Write the material out again, line by line, exactly as it is.

○ ○ ○ ○ ○ ○ ○

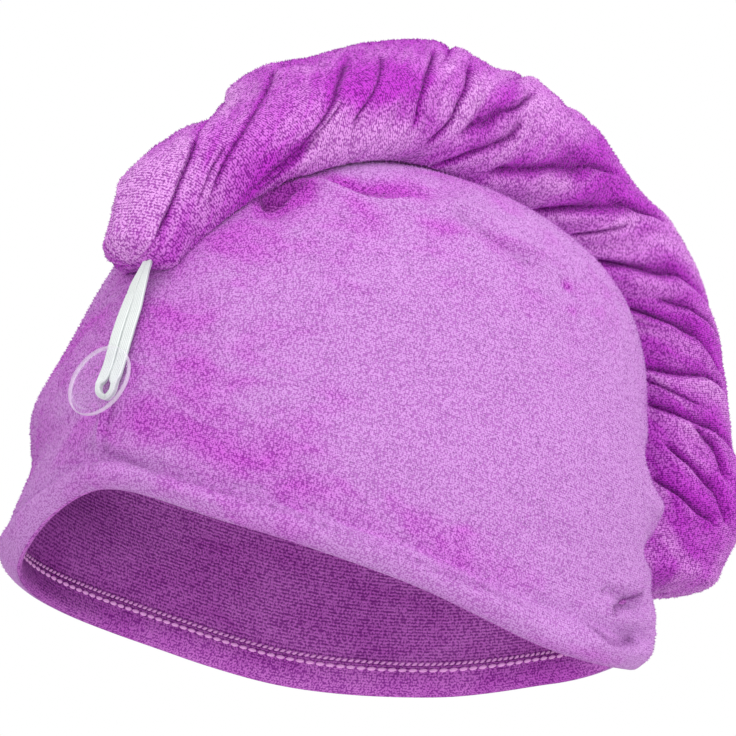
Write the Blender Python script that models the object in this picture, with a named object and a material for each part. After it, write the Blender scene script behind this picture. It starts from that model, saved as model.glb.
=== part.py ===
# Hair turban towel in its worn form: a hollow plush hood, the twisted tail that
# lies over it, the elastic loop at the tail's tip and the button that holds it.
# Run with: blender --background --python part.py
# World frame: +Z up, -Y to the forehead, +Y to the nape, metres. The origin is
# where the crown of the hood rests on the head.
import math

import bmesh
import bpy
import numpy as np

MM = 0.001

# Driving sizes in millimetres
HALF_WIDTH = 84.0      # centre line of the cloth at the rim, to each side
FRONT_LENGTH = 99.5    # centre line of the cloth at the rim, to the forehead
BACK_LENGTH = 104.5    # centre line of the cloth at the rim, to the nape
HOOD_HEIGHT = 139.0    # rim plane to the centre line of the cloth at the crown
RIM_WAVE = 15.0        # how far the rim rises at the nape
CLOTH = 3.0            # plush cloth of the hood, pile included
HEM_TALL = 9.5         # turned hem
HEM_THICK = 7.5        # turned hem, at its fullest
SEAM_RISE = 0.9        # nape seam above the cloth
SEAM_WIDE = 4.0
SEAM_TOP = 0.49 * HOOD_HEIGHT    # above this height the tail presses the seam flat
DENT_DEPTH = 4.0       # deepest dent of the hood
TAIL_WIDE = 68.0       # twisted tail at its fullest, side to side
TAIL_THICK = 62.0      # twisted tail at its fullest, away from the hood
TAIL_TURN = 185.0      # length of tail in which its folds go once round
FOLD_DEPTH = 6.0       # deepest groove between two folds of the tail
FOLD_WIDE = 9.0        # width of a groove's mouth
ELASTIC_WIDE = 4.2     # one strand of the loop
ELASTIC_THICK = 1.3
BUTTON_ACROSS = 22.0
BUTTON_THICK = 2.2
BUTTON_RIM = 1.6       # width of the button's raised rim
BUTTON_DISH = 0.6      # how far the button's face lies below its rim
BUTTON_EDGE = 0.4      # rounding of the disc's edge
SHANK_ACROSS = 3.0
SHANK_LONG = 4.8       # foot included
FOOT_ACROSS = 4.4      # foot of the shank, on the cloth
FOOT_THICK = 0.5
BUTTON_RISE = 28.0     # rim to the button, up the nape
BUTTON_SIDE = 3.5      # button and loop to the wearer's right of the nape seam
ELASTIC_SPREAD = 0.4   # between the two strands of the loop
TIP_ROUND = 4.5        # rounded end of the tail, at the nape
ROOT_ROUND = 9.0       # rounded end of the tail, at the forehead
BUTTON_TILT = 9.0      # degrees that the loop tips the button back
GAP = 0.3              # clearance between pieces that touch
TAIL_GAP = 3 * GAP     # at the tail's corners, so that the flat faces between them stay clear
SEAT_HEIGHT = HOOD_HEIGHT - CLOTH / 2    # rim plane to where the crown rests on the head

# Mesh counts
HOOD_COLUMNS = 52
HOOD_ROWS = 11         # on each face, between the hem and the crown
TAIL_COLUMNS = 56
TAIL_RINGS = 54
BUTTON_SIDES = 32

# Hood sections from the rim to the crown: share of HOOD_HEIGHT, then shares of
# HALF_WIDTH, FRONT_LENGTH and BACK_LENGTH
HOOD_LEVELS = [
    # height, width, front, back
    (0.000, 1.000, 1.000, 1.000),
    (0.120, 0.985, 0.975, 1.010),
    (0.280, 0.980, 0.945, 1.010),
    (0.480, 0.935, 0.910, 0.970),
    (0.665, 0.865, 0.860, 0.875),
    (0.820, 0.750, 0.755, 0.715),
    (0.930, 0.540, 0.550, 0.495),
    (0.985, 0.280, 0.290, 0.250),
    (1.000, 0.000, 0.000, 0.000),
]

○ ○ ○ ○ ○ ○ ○

Written answer:
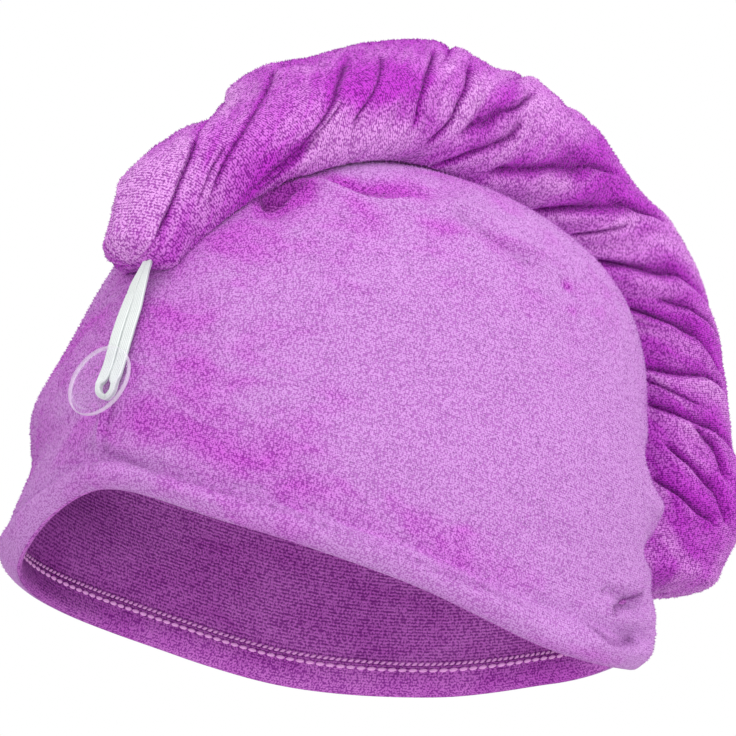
Write the Blender Python script that models the object in this picture, with a named object and a material for each part. After it, write the Blender scene script behind this picture. It starts from that model, saved as model.glb.
=== part.py ===
# Hair turban towel in its worn form: a hollow plush hood, the twisted tail that
# lies over it, the elastic loop at the tail's tip and the button that holds it.
# Run with: blender --background --python part.py
# World frame: +Z up, -Y to the forehead, +Y to the nape, metres. The origin is
# where the crown of the hood rests on the head.
import math

import bmesh
import bpy
import numpy as np

MM = 0.001

# Driving sizes in millimetres
HALF_WIDTH = 84.0      # centre line of the cloth at the rim, to each side
FRONT_LENGTH = 99.5    # centre line of the cloth at the rim, to the forehead
BACK_LENGTH = 104.5    # centre line of the cloth at the rim, to the nape
HOOD_HEIGHT = 139.0    # rim plane to the centre line of the cloth at the crown
RIM_WAVE = 15.0        # how far the rim rises at the nape
CLOTH = 3.0            # plush cloth of the hood, pile included
HEM_TALL = 9.5         # turned hem
HEM_THICK = 7.5        # turned hem, at its fullest
SEAM_RISE = 0.9        # nape seam above the cloth
SEAM_WIDE = 4.0
SEAM_TOP = 0.49 * HOOD_HEIGHT    # above this height the tail presses the seam flat
DENT_DEPTH = 4.0       # deepest dent of the hood
TAIL_WIDE = 68.0       # twisted tail at its fullest, side to side
TAIL_THICK = 62.0      # twisted tail at its fullest, away from the hood
TAIL_TURN = 185.0      # length of tail in which its folds go once round
FOLD_DEPTH = 6.0       # deepest groove between two folds of the tail
FOLD_WIDE = 9.0        # width of a groove's mouth
ELASTIC_WIDE = 4.2     # one strand of the loop
ELASTIC_THICK = 1.3
BUTTON_ACROSS = 22.0
BUTTON_THICK = 2.2
BUTTON_RIM = 1.6       # width of the button's raised rim
BUTTON_DISH = 0.6      # how far the button's face lies below its rim
BUTTON_EDGE = 0.4      # rounding of the disc's edge
SHANK_ACROSS = 3.0
SHANK_LONG = 4.8       # foot included
FOOT_ACROSS = 4.4      # foot of the shank, on the cloth
FOOT_THICK = 0.5
BUTTON_RISE = 28.0     # rim to the button, up the nape
BUTTON_SIDE = 3.5      # button and loop to the wearer's right of the nape seam
ELASTIC_SPREAD = 0.4   # between the two strands of the loop
TIP_ROUND = 4.5        # rounded end of the tail, at the nape
ROOT_ROUND = 9.0       # rounded end of the tail, at the forehead
BUTTON_TILT = 9.0      # degrees that the loop tips the button back
GAP = 0.3              # clearance between pieces that touch
TAIL_GAP = 3 * GAP     # at the tail's corners, so that the flat faces between them stay clear
SEAT_HEIGHT = HOOD_HEIGHT - CLOTH / 2    # rim plane to where the crown rests on the head

# Mesh counts
HOOD_COLUMNS = 52
HOOD_ROWS = 11         # on each face, between the hem and the crown
TAIL_COLUMNS = 56
TAIL_RINGS = 54
BUTTON_SIDES = 32

# Hood sections from the rim to the crown: share of HOOD_HEIGHT, then shares of
# HALF_WIDTH, FRONT_LENGTH and BACK_LENGTH
HOOD_LEVELS = [
    # height, width, front, back
    (0.000, 1.000, 1.000, 1.000),
    (0.120, 0.985, 0.975, 1.010),
    (0.280, 0.980, 0.945, 1.010),
    (0.480, 0.935, 0.910, 0.970),
    (0.665, 0.865, 0.860, 0.875),
    (0.820, 0.750, 0.755, 0.715),
    (0.930, 0.540, 0.550, 0.495),
    (0.985, 0.280, 0.290, 0.250),
    (1.000, 0.000, 0.000, 0.000),
]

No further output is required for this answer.